**Stated task**
Identify each line holding the string "that" and copy it.

**Data listing**

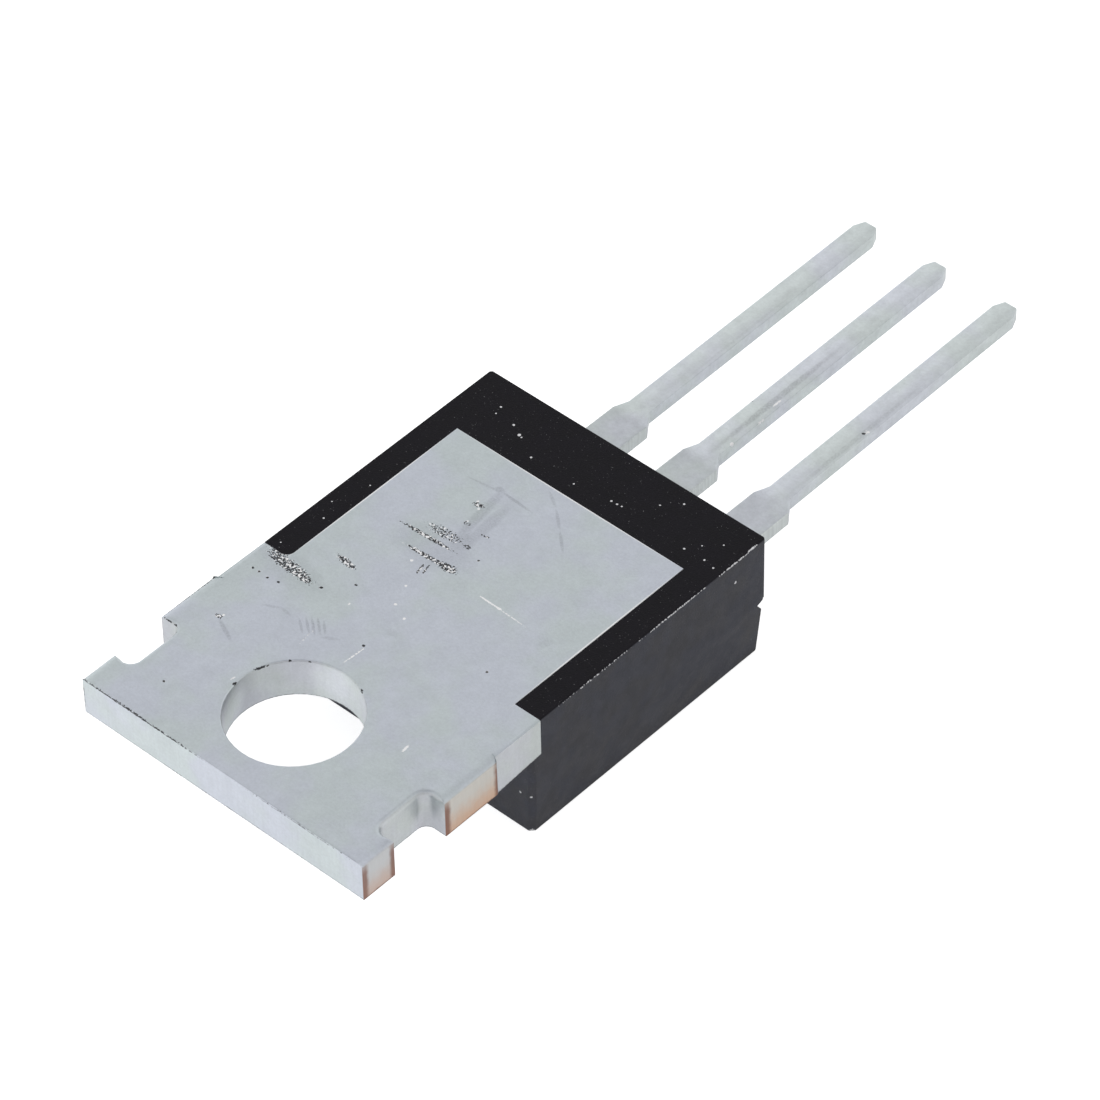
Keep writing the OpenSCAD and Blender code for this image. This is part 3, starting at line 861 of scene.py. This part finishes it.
def black_epoxy():
    """Filled black epoxy, blacker on the heatsink face than on its moulded sides, whose grey is partly their skin and
    partly painted light from the floor, with a painted lighter end face and a few light chips.
    """
    colours, gloss = settings().colours, settings().finish
    material, tree, shader, place, normal = new_material("black_epoxy")
    normal_y, normal_z = axes_of(tree, normal)[1:]
    side = ramp(tree, maths(tree, "ABSOLUTE", normal_z), 0.85, 0.4)
    end_face_light = product(tree, side, ramp(tree, normal_y, -0.3, -0.8))
    top = group(
        tree, "Cloudy tone", Vector=place, First=colours.resin, Second=[c * 1.3 for c in colours.resin],
        Cloud_Size=0.5, Grain_Size=0.05, Grain=0.9, Smudge=0.4
    )
    walls = group(
        tree, "Cloudy tone", Vector=place, First=colours.resin_side, Second=colours.resin_side_tint,
        Cloud_Size=0.9, Grain_Size=0.06, Grain=0.5, Smudge=0.28
    )
    # Painted light: the end face towards the tab is made lighter than the other sides
    wall_colour = scaled(tree, walls["Colour"], maths(tree, "MULTIPLY_ADD", end_face_light, 0.15, 1.0))
    surface = blend(tree, side, top["Colour"], wall_colour)

    fine = noise(tree, place, 0.045, 1.0)
    speckle = ramp(tree, fine, 0.25, 0.75, kind="LINEAR")
    chips = cover_of(tree, place, [((x, y, HEATSINK_FACE), (0.8 * r,) * 3, 0, 1.0) for x, y, r in RESIN_CHIPS])
    core = ramp(tree, maths(tree, "MULTIPLY_ADD", speckle, 0.5, chips), 0.8, 1.1)
    rubs = speckled(tree, cover_of(tree, place, RESIN_RUBS), speckle)
    grains = product(tree, ramp(tree, fine, 0.745, 0.765), 0.16)
    surface = blend(tree, strongest(tree, core, rubs, grains), surface, colours.filler)
    feed(tree, shader, {
        "Base Color": surface,
        "Roughness": maths(tree, "MULTIPLY_ADD", top["Cloud"], 0.08, gloss.resin - 0.04),
        "Specular IOR Level": gloss.resin_specular,
        "Normal": bumps(tree, maths(tree, "MULTIPLY_ADD", chips, -1.5, top["Grain"]), 0.012),
    })
    return material


def silicon():
    """A sawn chip with a metallised cell field on the face that the wires are bonded to."""
    colours = settings().colours
    material, tree, shader, place, normal = new_material("silicon")
    place_x, place_y, _ = axes_of(tree, place)
    cells = put(
        tree, "ShaderNodeTexWave", {"Vector": place, "Scale": 3.0, "Distortion": 0.0}, bands_direction="X"
    ).outputs["Fac"]
    half = (DIE_HIGH - DIE_LOW) / 2
    from_middle = maths(tree, "SUBTRACT", place_y, (DIE_HIGH.y + DIE_LOW.y) / 2)
    inner_x = ramp(tree, maths(tree, "ABSOLUTE", place_x), half.x - 0.15, half.x - 0.2)
    inner_y = ramp(tree, maths(tree, "ABSOLUTE", from_middle), half.y - 0.15, half.y - 0.2)
    face = product(tree, inner_x, inner_y, ramp(tree, axes_of(tree, normal)["Z"], -0.8, -0.95))
    field = blend(tree, product(tree, cells, 0.25), colours.cells, colours.silicon)
    saw = noise(tree, place, 0.05, 3.0)
    side = blend(tree, product(tree, saw, 0.5), colours.silicon, [c * 0.5 for c in colours.silicon])
    feed(tree, shader, {
        "Base Color": blend(tree, face, side, field),
        "Roughness": maths(tree, "MULTIPLY_ADD", saw, 0.2, 0.15),
        "Metallic": face,
        "Normal": bumps(tree, maths(tree, "ADD", cells, saw), 0.002),
    })
    return material


def soft_solder():
    """Dull solder with a frosty, uneven skin."""
    colours = settings().colours
    material, tree, shader, place, _ = new_material("solder")
    tone = group(
        tree, "Cloudy tone", Vector=place, First=colours.solder, Second=[c * 0.8 for c in colours.solder],
        Cloud_Size=0.3, Grain_Size=0.04, Grain=0.3, Smudge=0.2
    )
    feed(tree, shader, {
        "Base Color": tone["Colour"],
        "Roughness": maths(tree, "MULTIPLY_ADD", tone["Cloud"], 0.2, 0.4),
        "Metallic": 1.0,
        "Normal": bumps(tree, tone["Grain"], 0.01),
    })
    return material


def bond_aluminium():
    """Drawn aluminium wire with faint lines along its length."""
    colours = settings().colours
    material, tree, shader, place, _ = new_material("bond_aluminium")
    lines = noise(tree, stretched(tree, place, (1.0, 0.05, 0.4)), 0.03)
    feed(tree, shader, {
        "Base Color": blend(tree, product(tree, lines, 0.4), colours.wire, [c * 0.7 for c in colours.wire]),
        "Roughness": maths(tree, "MULTIPLY_ADD", lines, 0.2, 0.2),
        "Metallic": 1.0,
        "Normal": bumps(tree, lines, 0.003),
    })
    return material


FINISHES = {
    "tinned_copper": tinned_copper,
    "black_epoxy": black_epoxy,
    "silicon": silicon,
    "solder": soft_solder,
    "bond_aluminium": bond_aluminium,
}


def finish_for(slot):
    """The material for a slot, built on first use."""
    return bpy.data.materials.get(slot + ".finish") or FINISHES[slot]()


# ---------------------------------------------------------------- operators

class MOSFET_OT_tab(bpy.types.Operator):
    """Builds the plated tab with the die pad and the drain lead"""

    bl_idname = "power_mosfet.tab"
    bl_label = "Tab with drain lead"

    def execute(self, context):
        edges = settings().edges
        piece = copy_of("tab_with_drain_lead", "plated_tab")
        for side in (-1, 1):
            edit_where(
                piece, lambda p: near(p.x, side * STUB_SIDE) and near(p.y, STUB_END),
                bpy.ops.transform.translate, value=(0, -STUB_SLANT * MM, 0)
            )
            edit_where(
                piece, lambda p: near(p.x, side * BODY_HIGH.x) and near(p.y, STUB_END) and near(p.z, TAB_UNDERSIDE),
                bpy.ops.transform.translate, value=(side * FOOT_FLARE * MM, 0, 0)
            )
        round_edges(piece, lambda a, b: tab_edge_radius(a, b, edges), edges.rolled, edges.segments)
        rolled = edges.rolled / MM
        edit_where(
            piece, lambda p: abs(p.x) > EAR_SIDE - rolled - TOUCH and p.y < STUB_END + TOUCH
            and HEATSINK_FACE - p.z < rolled + TOUCH,
            bpy.ops.transform.resize, value=(1, 1, edges.drop), center_override=(0, 0, HEATSINK_FACE * MM)
        )
        for side in (-1, 1):
            edit_where(
                piece, lambda p: side * p.x > STUB_SIDE - TOUCH,
                bpy.ops.transform.resize, value=(0, 1, 1), center_override=(side * STUB_SIDE * MM, 0, 0)
            )
        smooth_faces(piece)
        finish_piece(piece, "tinned_copper", "tab_with_drain_lead")
        return {"FINISHED"}


class MOSFET_OT_leads(bpy.types.Operator):
    """Builds the gate lead and the source lead"""

    bl_idname = "power_mosfet.leads"
    bl_label = "Gate and source leads"

    def execute(self, context):
        edges = settings().edges
        for node in ("gate_lead", "source_lead"):
            piece = copy_of(node, "plated_" + node)
            round_edges(piece, lambda a, b: lead_edge_radius(a, b, edges), edges.lead, edges.segments)
            smooth_faces(piece)
            finish_piece(piece, "tinned_copper", node)
        return {"FINISHED"}


class MOSFET_OT_body(bpy.types.Operator):
    """Builds the black moulding"""

    bl_idname = "power_mosfet.body"
    bl_label = "Moulded body"

    def execute(self, context):
        edges = settings().edges
        piece = copy_of("moulded_body", "epoxy_moulding")
        round_edges(piece, lambda a, b: body_edge_radius(a, b, edges), edges.body, edges.segments)
        edit_where(
            piece, lambda p: near(abs(p.x), FOLD.x) and near(p.y, FOLD.y) and near(p.z, FOLD.z),
            bpy.ops.transform.resize, value=(1, 1, 0), center_override=(0, 0, FOLD_LEVEL * MM)
        )
        smooth_faces(piece)
        finish_piece(piece, "black_epoxy", "moulded_body")
        return {"FINISHED"}


class MOSFET_OT_chip(bpy.types.Operator):
    """Gives the chip, its solder and its bond wires their finishes"""

    bl_idname = "power_mosfet.chip"
    bl_label = "Chip and bonds"

    def execute(self, context):
        slots = {
            "silicon_die": "silicon",
            "die_solder": "solder",
            "gate_wire": "bond_aluminium",
            "source_wire_1": "bond_aluminium",
            "source_wire_2": "bond_aluminium",
        }
        for node, slot in slots.items():
            frame["nodes"][node].material_slots[0].material = finish_for(slot)
        return {"FINISHED"}


def floor_material():
    """White floor that keeps the part's shadow and shows white behind it; clear from below."""
    stage = settings().stage
    material = bpy.data.materials.new("studio_floor")
    material.use_nodes = True
    tree = material.node_tree
    tree.nodes.clear()
    white = (stage.floor, stage.floor, stage.floor, 1)
    diffuse = put(tree, "ShaderNodeBsdfDiffuse", {"Color": white}).outputs[0]
    path = tree.nodes.new("ShaderNodeLightPath").outputs
    mirrored = strongest(tree, path["Is Glossy Ray"], path["Is Transmission Ray"])
    glow = product(tree, path["Is Camera Ray"], stage.glow)
    glow = maths(tree, "MULTIPLY_ADD", mirrored, stage.mirror_glow, glow)
    emission = put(tree, "ShaderNodeEmission", {"Color": (1, 1, 1, 1), "Strength": glow}).outputs[0]
    lit = put(tree, "ShaderNodeAddShader", {0: diffuse, 1: emission}).outputs[0]
    clear = tree.nodes.new("ShaderNodeBsdfTransparent").outputs[0]
    under = tree.nodes.new("ShaderNodeNewGeometry").outputs["Backfacing"]
    hidden = product(tree, under, path["Is Camera Ray"])
    surface = put(tree, "ShaderNodeMixShader", {0: hidden, 1: lit, 2: clear}).outputs[0]
    put(tree, "ShaderNodeOutputMaterial", {"Surface": surface})
    return material


def studio_world():
    """Plain studio: grey above, pale towards the floor, white where the camera looks past the floor."""
    stage = settings().stage
    world = bpy.data.worlds.new("studio")
    world.use_nodes = True
    tree = world.node_tree
    tree.nodes.clear()
    direction = tree.nodes.new("ShaderNodeTexCoord").outputs["Generated"]
    height = axes_of(tree, direction)["Z"]
    level = product(
        tree, ramp(tree, height, 0.02, 0.5, stage.horizon, stage.sky),
        ramp(tree, height, 0.76, 0.96, 1.0, stage.zenith)
    )
    seen = tree.nodes.new("ShaderNodeLightPath").outputs["Is Camera Ray"]
    strength = between(tree, seen, level, 1.0)
    background = put(tree, "ShaderNodeBackground", {"Color": (1, 1, 1, 1), "Strength": strength}).outputs[0]
    put(tree, "ShaderNodeOutputWorld", {"Surface": background})
    return world


class MOSFET_OT_stage(bpy.types.Operator):
    """Builds the floor, the light and the camera"""

    bl_idname = "power_mosfet.stage"
    bl_label = "Stage"

    def execute(self, context):
        stage = settings().stage
        scene = context.scene

        bpy.ops.object.select_all(action="DESELECT")
        bpy.ops.mesh.primitive_circle_add(vertices=96, radius=FLOOR_RADIUS, fill_type="NGON", location=(0, 0, 0))
        floor = context.object
        floor.name = "studio_floor"
        edit_where(floor, lambda p: True, bpy.ops.mesh.inset, thickness=FLOOR_RIM)
        rim = (FLOOR_RADIUS - FLOOR_RIM / 2) / MM
        edit_where(floor, lambda p: p.length > rim, bpy.ops.transform.translate, value=(0, 0, FLOOR_RISE))
        floor.data.materials.append(floor_material())

        lamp = bpy.data.lights.new("soft_lamp", "AREA")
        lamp.shape = "DISK"
        lamp.size = LAMP_SIZE
        lamp.energy = stage.lamp
        lamp_object = bpy.data.objects.new("soft_lamp", lamp)
        scene.collection.objects.link(lamp_object)
        lamp_object.location = LAMP_PLACE
        lamp_object.rotation_euler = (-LAMP_PLACE).to_track_quat("-Z", "Y").to_euler()
        lamp_object.visible_camera = False
        lamp_object.visible_glossy = False

        scene.world = studio_world()
        scene.view_settings.view_transform = "Standard"

        camera = bpy.data.cameras.new("camera")
        camera.sensor_width = 36
        camera.lens = stage.focal
        camera.clip_start, camera.clip_end = 0.01, 10
        camera_object = bpy.data.objects.new("camera", camera)
        scene.collection.objects.link(camera_object)
        up = math.cos(stage.elevation)
        back = Vector((
            math.sin(stage.azimuth) * up, -math.cos(stage.azimuth) * up, math.sin(stage.elevation)
        ))
        turn = (
            Euler((0, 0, stage.azimuth)).to_matrix()
            @ Euler((math.pi / 2 - stage.elevation, 0, 0)).to_matrix()
            @ Euler((0, 0, stage.roll)).to_matrix()
        )
        camera_object.matrix_world = Matrix.Translation(Vector(stage.aim) + back * stage.distance) @ turn.to_4x4()
        scene.camera = camera_object
        return {"FINISHED"}


class MOSFET_PT_panel(bpy.types.Panel):
    """Lists the part's pieces and its stage"""

    bl_label = "Power MOSFET"
    bl_idname = "MOSFET_PT_panel"
    bl_space_type = "VIEW_3D"
    bl_region_type = "UI"
    bl_category = "Power MOSFET"

    def draw(self, context):
        for operator in OPERATORS:
            self.layout.operator(operator.bl_idname)
        values = context.scene.power_mosfet
        for part in (values.edges, values.colours, values.finish, values.stage):
            box = self.layout.box()
            for key in part.__annotations__:
                box.prop(part, key)


OPERATORS = (MOSFET_OT_tab, MOSFET_OT_leads, MOSFET_OT_body, MOSFET_OT_chip, MOSFET_OT_stage)
CLASSES = (MosfetEdges, MosfetColours, MosfetFinish, MosfetStage, MosfetSettings, *OPERATORS, MOSFET_PT_panel)


def register():
    for item in CLASSES:
        bpy.utils.register_class(item)
    bpy.types.Scene.power_mosfet = bpy.props.PointerProperty(
        type=MosfetSettings, name="Power MOSFET", description="Settings of the power MOSFET"
    )


def unregister():
    del bpy.types.Scene.power_mosfet
    for item in reversed(CLASSES):
        bpy.utils.unregister_class(item)


def main():
    register()
    bpy.ops.power_mosfet.tab()
    bpy.ops.power_mosfet.leads()
    bpy.ops.power_mosfet.body()
    bpy.ops.power_mosfet.chip()
    bpy.ops.power_mosfet.stage()


if __name__ == "__main__":
    main()
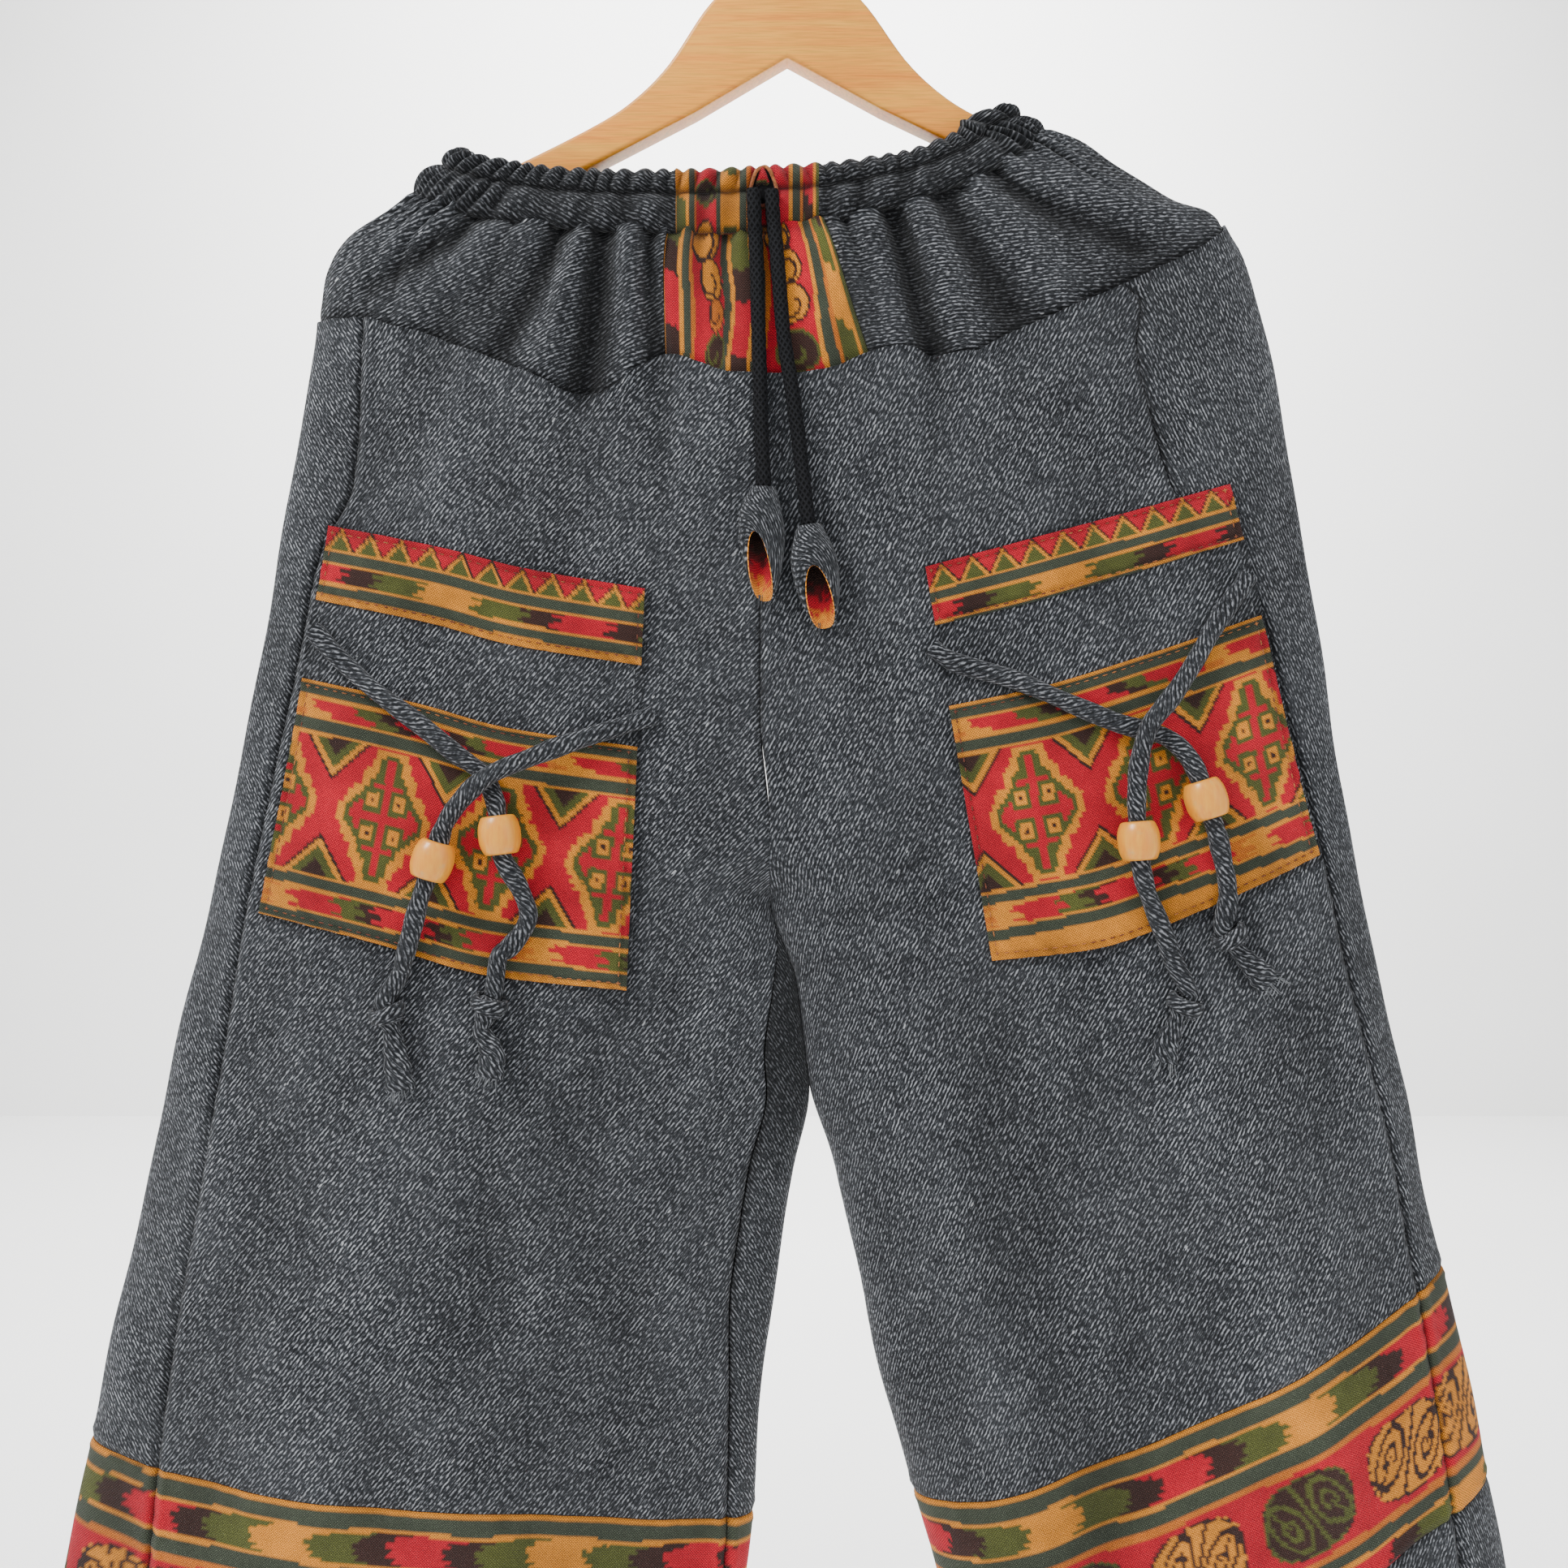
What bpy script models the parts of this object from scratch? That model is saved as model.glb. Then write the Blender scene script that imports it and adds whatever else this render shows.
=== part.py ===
# Wool trousers with a gathered drawstring waist, hanging on a wooden hanger.
# Metres, +Z up. The origin is the inner top of the hanger's hook, and the front faces -Y.
# Left and right are the viewer's. A place round a section is an angle in degrees:
# 90 is the centre front, 180 the outer side, 270 the centre back and 0 the inner leg.

import math

import bpy
import bmesh
import numpy as np
from mathutils import Vector
from mathutils.bvhtree import BVHTree

# Cloth
CLOTH = 0.0018
POCKET_CLOTH = 0.0013
SEAM_GAP = 0.0003
SIDES = ("left", "right")

# Heights
CROTCH_Z = -0.520
CROTCH_CURVE = 0.060
BORDER_HEIGHT = 0.112
LOWER_LEG = 0.233

# Cells of the panels
CENTRE_CELLS = 4
FRONT_CELLS = 15
BACK_CELLS = 16
YOKE_ROWS = 6
HIP_ROWS = 4
FORK_ROWS = 4
LEG_ROWS = (0.0, 0.06, 0.14, 0.30, 0.52, 0.76, 1.0)
BORDER_ROWS = 2
LOWER_ROWS = 2

# Outline seen from the front: z, left edge, right edge
OUTLINE = (
    (-0.1200, -0.1200, 0.0880),
    (-0.1300, -0.1320, 0.1040),
    (-0.1400, -0.1430, 0.1210),
    (-0.1458, -0.1490, 0.1300),
    (-0.1534, -0.1580, 0.1516),
    (-0.1620, -0.1710, 0.1670),
    (-0.1700, -0.1797, 0.1805),
    (-0.1780, -0.1886, 0.1950),
    (-0.1840, -0.1970, 0.2098),
    (-0.1900, -0.2055, 0.2155),
    (-0.1980, -0.2150, 0.2220),
    (-0.2060, -0.2215, 0.2267),
    (-0.2160, -0.2260, 0.2300),
    (-0.2300, -0.2280, 0.2330),
    (-0.2600, -0.2325, 0.2392),
    (-0.3200, -0.2423, 0.2520),
    (-0.4000, -0.2590, 0.2641),
    (-0.4800, -0.2739, 0.2775),
    (-0.5600, -0.2920, 0.2943),
    (-0.6500, -0.3115, 0.3135),
    (-0.7600, -0.3348, 0.3375),
    (-0.8480, -0.3544, 0.3548),
    (-1.0000, -0.3860, 0.3860),
    (-1.1800, -0.4220, 0.4180),
)

# Centre seam down to the crotch, and each leg's inner edge below it: z, left leg, right leg
INNER_EDGE = (
    (-0.1200, -0.0100, -0.0100),
    (-0.3400, -0.0115, -0.0115),
    (-0.4300, -0.0115, -0.0115),
    (-0.4750, -0.0075, -0.0075),
    (-0.5200, -0.0070, -0.0070),
    (-0.5400, -0.0012, -0.0005),
    (-0.5600, 0.0056, 0.0064),
    (-0.6000, 0.0104, 0.0115),
    (-0.6500, 0.0048, 0.0246),
    (-0.7000, -0.0026, 0.0368),
    (-0.7600, -0.0108, 0.0489),
    (-0.8480, -0.0192, 0.0752),
    (-1.0000, -0.0340, 0.1130),
    (-1.1800, -0.0500, 0.1550),
)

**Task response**
    """A sawn chip with a metallised cell field on the face that the wires are bonded to."""
    """White floor that keeps the part's shadow and shows white behind it; clear from below."""
What bpy script models the parts of this object from scratch? That model is saved as model.glb. Then write the Blender scene script that imports it and adds whatever else this render shows.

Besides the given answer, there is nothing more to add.